> DATA PROVIDED:
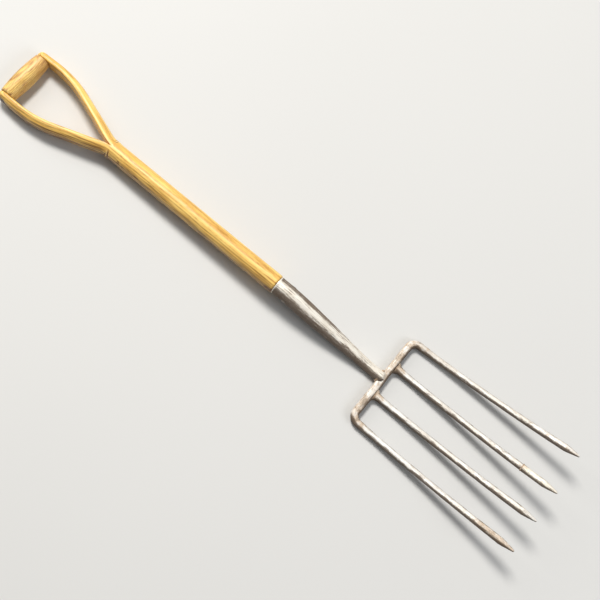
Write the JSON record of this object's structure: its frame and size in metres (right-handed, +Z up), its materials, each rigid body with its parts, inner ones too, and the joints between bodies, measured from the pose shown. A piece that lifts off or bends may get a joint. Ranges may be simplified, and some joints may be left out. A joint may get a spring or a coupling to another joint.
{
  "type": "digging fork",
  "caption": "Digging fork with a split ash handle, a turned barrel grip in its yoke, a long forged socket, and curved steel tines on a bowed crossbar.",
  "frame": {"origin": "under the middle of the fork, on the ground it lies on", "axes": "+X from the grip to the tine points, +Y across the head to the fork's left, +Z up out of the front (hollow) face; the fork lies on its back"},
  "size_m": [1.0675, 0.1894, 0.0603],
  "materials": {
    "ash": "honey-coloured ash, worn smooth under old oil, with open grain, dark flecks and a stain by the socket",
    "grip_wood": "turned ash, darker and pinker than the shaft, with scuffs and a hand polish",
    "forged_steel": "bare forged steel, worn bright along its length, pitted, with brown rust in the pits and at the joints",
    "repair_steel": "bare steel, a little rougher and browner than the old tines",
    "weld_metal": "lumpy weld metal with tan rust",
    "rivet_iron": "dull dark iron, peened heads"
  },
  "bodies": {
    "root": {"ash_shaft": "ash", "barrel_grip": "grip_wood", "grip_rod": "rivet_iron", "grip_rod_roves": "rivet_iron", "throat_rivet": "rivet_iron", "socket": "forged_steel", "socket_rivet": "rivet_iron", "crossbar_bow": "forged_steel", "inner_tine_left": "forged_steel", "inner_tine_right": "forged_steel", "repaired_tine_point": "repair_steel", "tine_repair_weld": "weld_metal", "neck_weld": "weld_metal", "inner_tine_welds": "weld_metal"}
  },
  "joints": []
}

> WHAT IS EXPECTED:
Make an exact copy of the material above.

> SOLUTION:
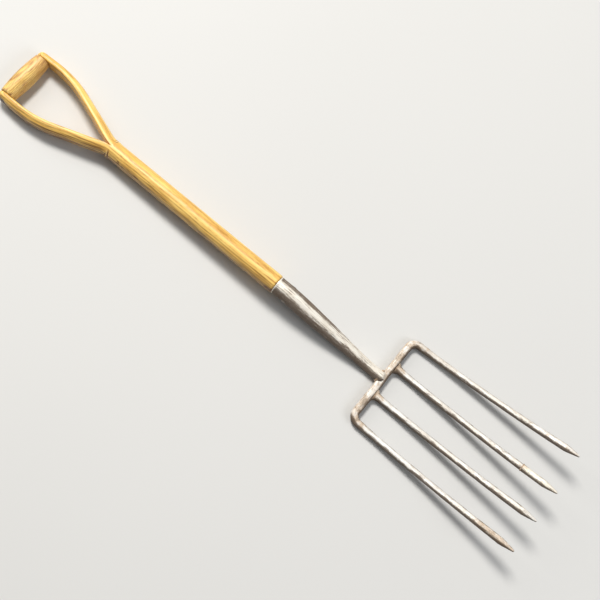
Write the JSON record of this object's structure: its frame and size in metres (right-handed, +Z up), its materials, each rigid body with its parts, inner ones too, and the joints between bodies, measured from the pose shown. A piece that lifts off or bends may get a joint. Ranges may be simplified, and some joints may be left out. A joint may get a spring or a coupling to another joint.
{
  "type": "digging fork",
  "caption": "Digging fork with a split ash handle, a turned barrel grip in its yoke, a long forged socket, and curved steel tines on a bowed crossbar.",
  "frame": {"origin": "under the middle of the fork, on the ground it lies on", "axes": "+X from the grip to the tine points, +Y across the head to the fork's left, +Z up out of the front (hollow) face; the fork lies on its back"},
  "size_m": [1.0675, 0.1894, 0.0603],
  "materials": {
    "ash": "honey-coloured ash, worn smooth under old oil, with open grain, dark flecks and a stain by the socket",
    "grip_wood": "turned ash, darker and pinker than the shaft, with scuffs and a hand polish",
    "forged_steel": "bare forged steel, worn bright along its length, pitted, with brown rust in the pits and at the joints",
    "repair_steel": "bare steel, a little rougher and browner than the old tines",
    "weld_metal": "lumpy weld metal with tan rust",
    "rivet_iron": "dull dark iron, peened heads"
  },
  "bodies": {
    "root": {"ash_shaft": "ash", "barrel_grip": "grip_wood", "grip_rod": "rivet_iron", "grip_rod_roves": "rivet_iron", "throat_rivet": "rivet_iron", "socket": "forged_steel", "socket_rivet": "rivet_iron", "crossbar_bow": "forged_steel", "inner_tine_left": "forged_steel", "inner_tine_right": "forged_steel", "repaired_tine_point": "repair_steel", "tine_repair_weld": "weld_metal", "neck_weld": "weld_metal", "inner_tine_welds": "weld_metal"}
  },
  "joints": []
}